My experience is that you tend to "forget" certain scenarios
when you write the code, and then "forget" the exact same cases
in the test.
It helps to write the test first and to write the test independant of
the code in question. For instance, my latest batch of additions to
our code base involved adding features that were available in a
different code base...one we are depricating. My tests simply verify
that the same results result from the same inputs since at this time I
want the answers to be the same. I chose those values randomly but I
put them in as static values in my tests.

Forgetting is also important as I described above in which bugs
reappear after being fixed ages ago because you or someone else forgot
what caused them and put that problem back when altering the code.
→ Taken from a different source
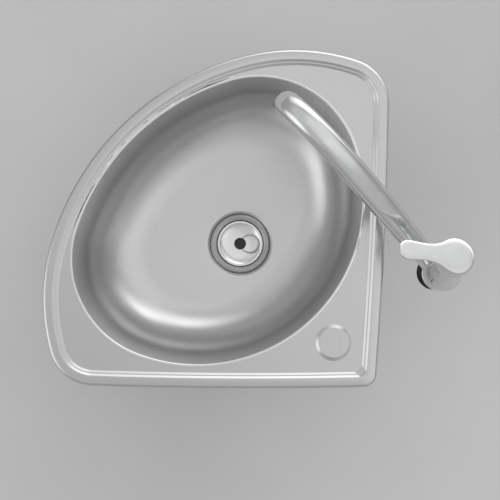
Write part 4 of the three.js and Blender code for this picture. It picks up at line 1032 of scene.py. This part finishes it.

The result is a test that works fine in normal cases, but fails to reveal the flaw in the code for the not-so-normal
cases. This is a useless and costly excercise. Random inputs may
cover some of the cases that was forgotten in this process.

Random inputs are difficult to regenerate. It might be beneficial to
initially create some random inputs but always put those as static
values in your test. This may cover some forgotten conditions yet
remain predictable and traceable. Remember, unit tests should be
completely automatic.

Note too that unit-testing is not black-box testing. Good unit tests usually
have pretty good knowledge of the underlying algorithm under test.

Again you add definition to unit testing without further reference. Unit
testing is *in practice* white-box testing since the tests are normally
written by the target code developer, but it is actually beneficial to
treat it as a black-box test: Look at the class from the public API,
consider the requirements, and then try to tear it appart without thinking
too much about the code internals. This is at least my personal approach
when writing unit tests for my own code.

Yes, that is how unit tests should be performed. The don't test the
code, they test the interface to make sure the code conforms to that
interface and that the interface is what is needed. They also serve to
document your code base fairly well.